» DATA SEGMENT
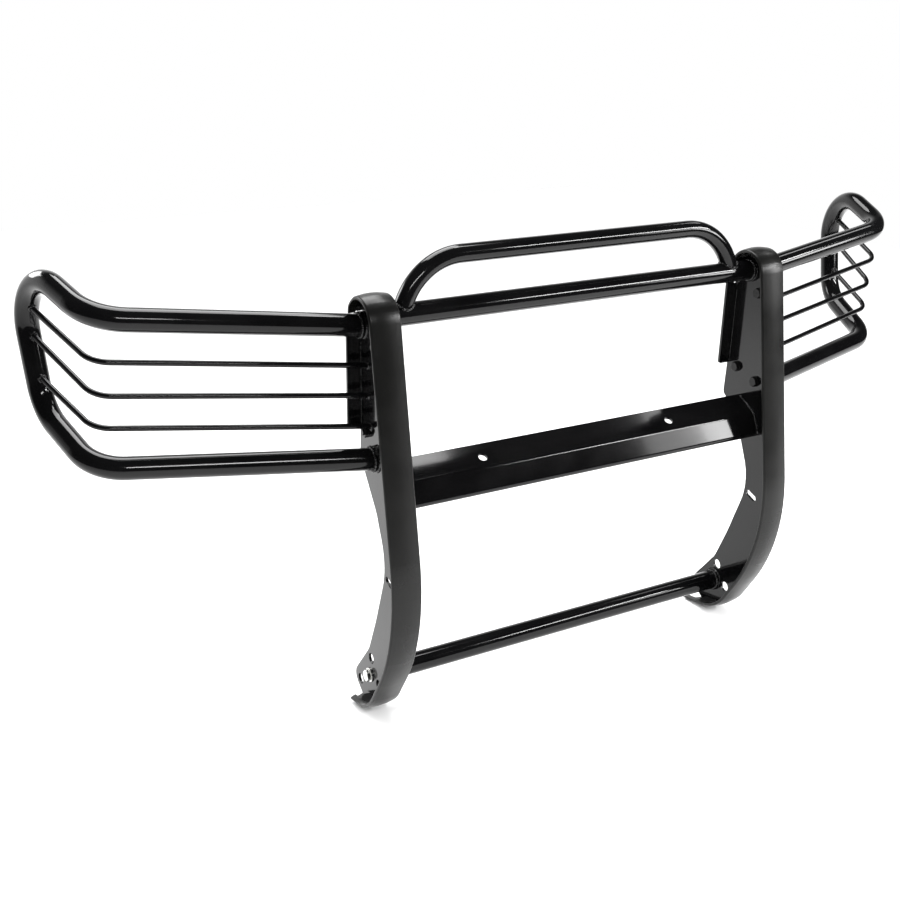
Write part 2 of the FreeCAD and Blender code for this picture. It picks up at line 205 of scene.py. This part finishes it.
wing_tube_bead = 0.0045
cross_tube_bead = 0.0044
second_bead = 0.0036        # the second pass of weld round a tube,
second_pass = 0.0065        # and how far along the tube it lies from the first
beam_bead = 0.0036
hoop_bead = 0.0038
rod_bead = 0.0032
seam_bead = 0.0021          # the seam of a rear flange,
seam_standoff = 0.0006      # and how far its middle lies off the plate's face


def surface_tree(name):
    """A node's surface, ready for ray casts."""
    mesh = nodes[name].data
    points = [v.co.copy() for v in mesh.vertices]
    return BVHTree.FromPolygons(points, [list(p.vertices) for p in mesh.polygons])


def rim_points(centre, direction, radius, steps):
    """Points on a round bar's rim at centre, square to its direction."""
    first = direction.orthogonal().normalized()
    second = direction.cross(first)
    rim = []
    for step in range(steps):
        angle = 2 * math.pi * step / steps
        rim.append(centre + (first * math.cos(angle) + second * math.sin(angle)) * radius)
    return rim


def contact_ring(end, direction, run_up, radius, target, steps):
    """Where the surface of a round bar that runs up to its end meets another node."""
    start = Vector(end) - direction * run_up
    direction = direction.normalized()
    ring = []
    for rim in rim_points(start, direction, radius, steps):
        hit = target.ray_cast(rim, direction)[0]
        if hit is not None:
            ring.append(hit)
    return ring


def ring_on_plane(foot, ahead, radius, x):
    """Where a round bar from foot towards ahead crosses the plane at x."""
    foot = Vector(foot)
    direction = (Vector(ahead) - foot).normalized()
    ring = []
    for rim in rim_points(foot, direction, radius, plane_steps):
        ring.append(rim + direction * ((x - rim.x) / direction.x))
    return ring


def mirrored(beads):
    """The same beads on the guard's left-hand side."""
    flipped = []
    for points, radius, closed in beads:
        flipped.append(([Vector((-p[0], p[1], p[2])) for p in points], radius, closed))
    return flipped


def right_wing_beads():
    """Two passes round each end of the wing tube, and one round each end of its rods."""
    beads = []
    for foot, bend in wing_tube_legs:
        beads.append((ring_on_plane(foot, bend, tube_radius, outer_face), wing_tube_bead, True))
        ring = ring_on_plane(foot, bend, tube_radius, outer_face + second_pass)
        beads.append((ring, second_bead, True))
    for foot, bend, _ in wing_rods:
        beads.append((ring_on_plane(foot, bend, rod_radius, outer_face), rod_bead, True))
    wing_tube = surface_tree("right_wing_tube")
    for _, bend, tail in wing_rods:
        direction = (Vector(tail) - Vector(bend)).normalized()
        ring = contact_ring(tail, direction, rod_run_up, rod_radius, wing_tube, rod_steps)
        beads.append((ring, rod_bead, True))
    return beads


def right_cross_beads():
    """The beads at the right-hand ends of the cross tubes, the beam and the hoop."""
    beads = []
    for y, z in cross_tubes:
        end = (inner_face, y, z)
        middle = (0.0, y, z)
        beads.append((ring_on_plane(end, middle, tube_radius, inner_face), cross_tube_bead, True))
        ring = ring_on_plane(end, middle, tube_radius, inner_face - second_pass)
        beads.append((ring, second_bead, True))
    beads.append(([(inner_face, y, z) for y, z in beam_end], beam_bead, False))
    top_tube = surface_tree("top_cross_tube")
    direction = (Vector(hoop_foot) - Vector(hoop_leg_top)).normalized()
    ring = contact_ring(hoop_foot, direction, hoop_run_up, hoop_radius, top_tube, hoop_steps)
    beads.append((ring, hoop_bead, True))
    return beads


def right_flange_beads():
    """A seam on each face of the right plate, where its rear flange meets it."""
    beads = []
    for x in (inner_face - seam_standoff, outer_face + seam_standoff):
        beads.append(([(x, y, z) for y, z in flange_seam], seam_bead, False))
    return beads


# ---------------------------------------------------------------- shape of the weld beads

bead_sides = 12             # vertices in each ring
ring_spacing = 0.22         # from one ring of vertices to the next, in bead radii
least_rings = 6
tiny = 1e-9                 # a shorter step of the path counts as none
phase_range = 6.28          # about one full turn, in radians

ripple_pitch = 0.0032       # length of one ripple, in metres
ripple_low = 0.70           # height between two ripples, in bead radii
ripple_rise = 0.30          # what the crest of a ripple adds to that
ripple_power = 0.6          # under 1, so that crests are broad and gaps narrow

swell_jump = 0.22           # a bead's thickness changes by up to this much at each ring,
swell_mean = 0.95           # while it is drawn back towards this value
swell_pull = 0.15           # by this part of the difference,
swell_least = 0.72          # and it stays within these two values
swell_most = 1.15
swell_cap = 1.05            # but no ring is drawn thicker than this

lean_size = 0.04            # random sideways shift of each ring, in bead radii
lean_memory = 0.7           # the part of the last ring's shift that is carried on

hollow_depth = 0.10         # depth of the hollows that wind round a bead, as part of its radius
hollow_count = 3
hollow_twist = 900          # their turn along the bead, in radians per metre

taper_length = 1.2          # length of an open bead's rounded end, in bead radii
taper_least = 0.02          # keeps the end rings from shrinking to a point


def even_steps(points, closed, step):
    """Points at an even spacing along a polyline, and its length."""
    path = [Vector(p) for p in points]
    if closed:
        path.append(path[0].copy())
    lengths = [0.0]
    for first, second in zip(path, path[1:]):
        lengths.append(lengths[-1] + (second - first).length)
    count = max(least_rings, int(lengths[-1] / step))
    spaced = []
    index = 0
    for number in range(count if closed else count + 1):
        reach = lengths[-1] * number / count
        while lengths[index + 1] < reach and index < len(path) - 2:
            index += 1
        gap = lengths[index + 1] - lengths[index]
        part = (reach - lengths[index]) / gap if gap > tiny else 0.0
        spaced.append(path[index].lerp(path[index + 1], part))
    return spaced, lengths[-1]


def heading_at(path, i, closed):
    """The direction of a path at its point i."""
    count = len(path)
    last_point = path[i - 1] if closed or i > 0 else path[i]
    next_point = path[(i + 1) % count] if closed or i < count - 1 else path[i]
    return (next_point - last_point).normalized()


def bead_vertices(path, length, radius, closed):
    """Rings of vertices along a path, as uneven as a weld laid by hand."""
    vertices = []
    swell = 1.0
    shift = Vector((0, 0, 0))
    phase = rng.random() * phase_range
    normal = heading_at(path, 0, closed).orthogonal().normalized()
    for i, point in enumerate(path):
        heading = heading_at(path, i, closed)
        normal = (normal - heading * normal.dot(heading)).normalized()
        side = heading.cross(normal)
        travel = length * i / len(path)
        turn = (travel / ripple_pitch) % 1.0
        swell += rng.uniform(-swell_jump, swell_jump) - (swell - swell_mean) * swell_pull
        swell = min(swell_most, max(swell_least, swell))
        crest = ripple_low + ripple_rise * math.sin(math.pi * turn) ** ripple_power
        reach = radius * crest * min(swell_cap, swell)
        if not closed:
            from_end = min(travel, length - travel) / (radius * taper_length)
            reach *= math.sqrt(max(taper_least, min(1.0, from_end)))
        lean = Vector([rng.uniform(-1, 1) for _ in range(3)]) * radius * lean_size
        shift = shift * lean_memory + lean
        for k in range(bead_sides):
            angle = 2 * math.pi * k / bead_sides
            hollow = 1.0 + hollow_depth * math.sin(hollow_count * angle + phase + travel * hollow_twist)
            rim = (normal * math.cos(angle) + side * math.sin(angle)) * reach * min(1.0, hollow)
            vertices.append(point + rim + shift)
    return vertices


def bead_faces(count, closed):
    """Faces between neighbouring rings, and a cap on each end of an open bead."""
    faces = []
    for i in range(count if closed else count - 1):
        ring = i * bead_sides
        next_ring = ((i + 1) % count) * bead_sides
        for k in range(bead_sides):
            next_k = (k + 1) % bead_sides
            faces.append((ring + k, ring + next_k, next_ring + next_k, next_ring + k))
    if not closed:
        faces.append(tuple(reversed(range(bead_sides))))
        faces.append(tuple(range((count - 1) * bead_sides, count * bead_sides)))
    return faces


def bead_piece(name, beads, replaced=None):
    """One piece made of several beads, which may take the place of a plain CAD node."""
    vertices = []
    faces = []
    for points, radius, closed in beads:
        path, length = even_steps(points, closed, radius * ring_spacing)
        start = len(vertices)
        vertices.extend(bead_vertices(path, length, radius, closed))
        for face in bead_faces(len(path), closed):
            faces.append(tuple(v + start for v in face))
    mesh = bpy.data.meshes.new(name)
    mesh.from_pydata(vertices, [], faces)
    mesh.polygons.foreach_set("use_smooth", [True] * len(mesh.polygons))
    mesh.materials.append(weld_coat)
    piece = bpy.data.objects.new(name, mesh)
    bpy.context.scene.collection.objects.link(piece)
    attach(piece, "root")
    if replaced:
        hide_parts(replaced)


wing_beads = right_wing_beads()
bead_piece("weld_beads_right_wing", wing_beads, "right_wing_welds")
bead_piece("weld_beads_left_wing", mirrored(wing_beads), "left_wing_welds")

cross_beads = right_cross_beads()
bead_piece("weld_beads_cross_members", cross_beads + mirrored(cross_beads), "cross_member_welds")

flange_beads = right_flange_beads()
bead_piece("weld_beads_flanges", flange_beads + mirrored(flange_beads))


# ---------------------------------------------------------------- floor

ground = before[0][2]       # height of the guard's lowest point
floor_gap = 0.0005          # between that point and the floor
floor_size = 8
floor_middle = 1.6          # how far behind the guard the floor's middle lies


def floor_material():
    material, tree, shader = new_material("floor")
    tone = noise_node(tree, scale=3.0)
    colour = mixed_colour(tree, tone, (0.86, 0.86, 0.86), (0.88, 0.88, 0.88))
    tree.links.new(colour, shader.inputs["Base Color"])
    shader.inputs["Roughness"].default_value = 0.9
    shader.inputs["Specular IOR Level"].default_value = 0.1
    return material


bpy.ops.mesh.primitive_plane_add(size=floor_size, location=(0, floor_middle, ground - floor_gap))
floor = bpy.context.object
floor.name = "floor"
floor.data.materials.append(floor_material())


# ---------------------------------------------------------------- lights

def soft_light(name, place, aim, width, height, radiance):
    """A rectangular light of a given brightness, turned towards a point."""
    data = bpy.data.lights.new(name, "AREA")
    data.shape = "RECTANGLE"
    data.size = width
    data.size_y = height
    data.energy = radiance * math.pi * width * height
    light = bpy.data.objects.new(name, data)
    light.location = place
    light.rotation_euler = (Vector(aim) - Vector(place)).to_track_quat("-Z", "Y").to_euler()
    light.visible_camera = False
    bpy.context.scene.collection.objects.link(light)


# The lights stand where the polished tubes, plates and strips mirror them as stretches of sheen.
soft_light("overhead", place=(0.05, 1.15, 3.0), aim=(0.0, 0.2, 0.0),
           width=1.7, height=2.0, radiance=9)
soft_light("left_top", place=(0.80, 0.25, 3.0), aim=(-0.35, 0.0, 0.4),
           width=0.45, height=0.5, radiance=12)
soft_light("right_top", place=(2.54, 0.34, 3.0), aim=(0.28, 0.0, 0.4),
           width=0.4, height=0.7, radiance=7)
soft_light("right_strip", place=(1.8, -1.7, 1.6), aim=(0.1, 0.0, 0.5),
           width=1.5, height=0.15, radiance=64)
soft_light("left_strip", place=(-0.8, -1.7, 1.5), aim=(-0.6, 0.0, 0.5),
           width=0.8, height=0.12, radiance=34)
soft_light("right_panel", place=(2.35, -1.7, 1.1), aim=(0.3, 0.0, 0.4),
           width=1.0, height=0.5, radiance=20)
soft_light("panel_edge", place=(1.74, -1.85, 1.12), aim=(0.2, 0.0, 0.4),
           width=0.32, height=0.5, radiance=7)

# This light falls on the floor behind the left wing.
soft_light("floor_wash", place=(-1.3, 1.3, 1.2), aim=(-0.6, 0.5, ground),
           width=0.6, height=0.6, radiance=11)


# ---------------------------------------------------------------- world

backdrop_start = 0.30       # the backdrop fades in between these parts of a direction's +Y,
backdrop_full = 0.65
backdrop_top_start = 0.35   # and fades out between these parts of its +Z
backdrop_top_end = 0.65


def background(tree, strength=1.0):
    shade = tree.nodes.new("ShaderNodeBackground")
    shade.inputs["Color"].default_value = (1, 1, 1, 1)
    shade.inputs["Strength"].default_value = strength
    return shade


def chosen_shader(tree, choice, plain, chosen):
    """One background where choice is 0 and another where it is 1."""
    mix = tree.nodes.new("ShaderNodeMixShader")
    tree.links.new(choice, mix.inputs["Fac"])
    tree.links.new(plain, mix.inputs[1])
    tree.links.new(chosen, mix.inputs[2])
    return mix.outputs["Shader"]


def mirrored_strength(tree, dark, backdrop):
    """Dark all round, with a bright low backdrop behind the guard."""
    where = tree.nodes.new("ShaderNodeTexCoord")
    split = tree.nodes.new("ShaderNodeSeparateXYZ")
    tree.links.new(where.outputs["Generated"], split.inputs["Vector"])
    behind = ramp_between(tree, split.outputs["Y"], 0.0, 1.0, backdrop_start, backdrop_full)
    below_top = ramp_between(tree, split.outputs["Z"], 1.0, 0.0, backdrop_top_start, backdrop_top_end)
    both = tree.nodes.new("ShaderNodeMath")
    both.operation = "MULTIPLY"
    tree.links.new(behind, both.inputs[0])
    tree.links.new(below_top, both.inputs[1])
    return ramp_between(tree, both.outputs["Value"], dark, backdrop, 0.0, 1.0)


def studio_world(seen, lit, dark, backdrop):
    """Even white light all round; polished surfaces mirror a dark room with a white backdrop."""
    world = bpy.data.worlds.new("studio")
    bpy.context.scene.world = world
    world.use_nodes = True
    tree = world.node_tree
    tree.nodes.clear()
    path = tree.nodes.new("ShaderNodeLightPath")
    lit_shade = background(tree, lit)
    seen_shade = background(tree, seen)
    mirrored_shade = background(tree)
    tree.links.new(mirrored_strength(tree, dark, backdrop), mirrored_shade.inputs["Strength"])
    direct = chosen_shader(tree, path.outputs["Is Camera Ray"],
                           lit_shade.outputs["Background"], seen_shade.outputs["Background"])
    every_ray = chosen_shader(tree, path.outputs["Is Glossy Ray"],
                              direct, mirrored_shade.outputs["Background"])
    output = tree.nodes.new("ShaderNodeOutputWorld")
    tree.links.new(every_ray, output.inputs["Surface"])


studio_world(seen=1.0, lit=1.13, dark=0.03, backdrop=1.2)


# ---------------------------------------------------------------- camera

bpy.context.scene.view_settings.view_transform = "Standard"
camera_data = bpy.data.cameras.new("camera")
camera_data.lens = 47.79
camera_data.sensor_width = 36.0
camera_data.clip_end = 60
camera = bpy.data.objects.new("camera", camera_data)
azimuth = math.radians(-29.16)
elevation = math.radians(20.09)
back = Vector((math.sin(azimuth) * math.cos(elevation), -math.cos(azimuth) * math.cos(elevation),
               math.sin(elevation)))
camera.location = (-1.1937, -1.7125, 1.1184)
camera.rotation_euler = back.to_track_quat("Z", "Y").to_euler()
bpy.context.scene.collection.objects.link(camera)
bpy.context.scene.camera = camera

» PROBLEM REQUIREMENTS
Restate the listing exactly, starting at its first line and ending at the line where "seam_standoff = 0.0006" occurs; include both and no other lines.

» WRITTEN SOLUTION
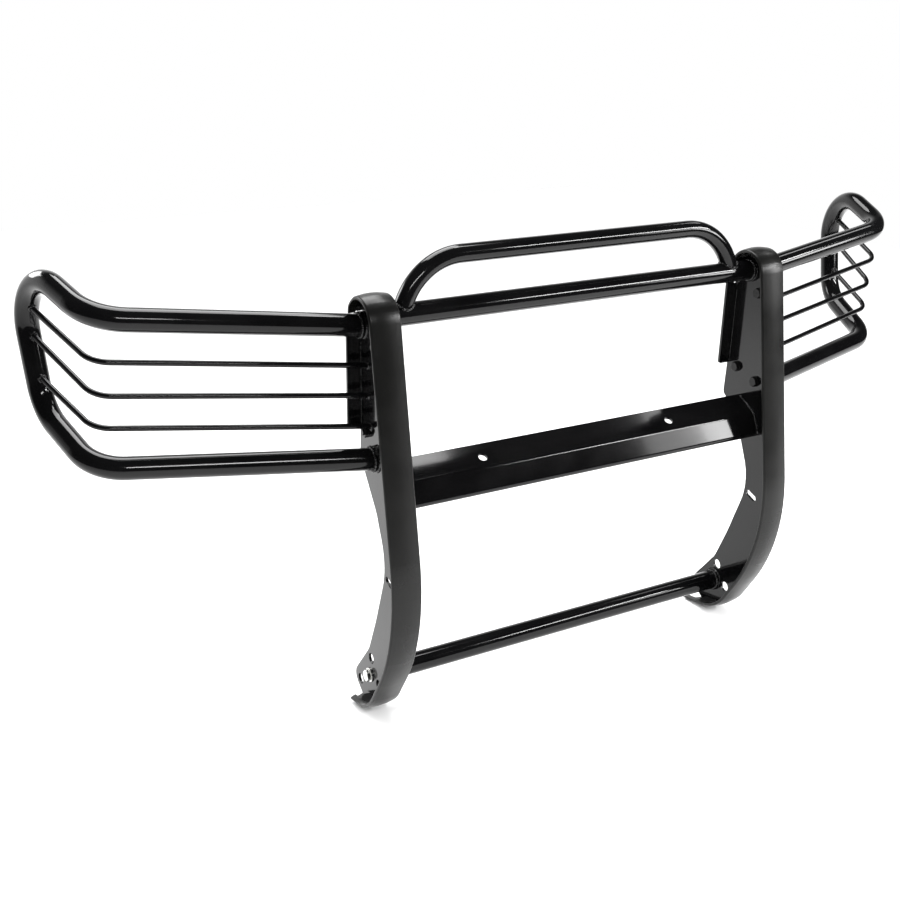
Write part 2 of the FreeCAD and Blender code for this picture. It picks up at line 205 of scene.py. This part finishes it.
wing_tube_bead = 0.0045
cross_tube_bead = 0.0044
second_bead = 0.0036        # the second pass of weld round a tube,
second_pass = 0.0065        # and how far along the tube it lies from the first
beam_bead = 0.0036
hoop_bead = 0.0038
rod_bead = 0.0032
seam_bead = 0.0021          # the seam of a rear flange,
seam_standoff = 0.0006      # and how far its middle lies off the plate's face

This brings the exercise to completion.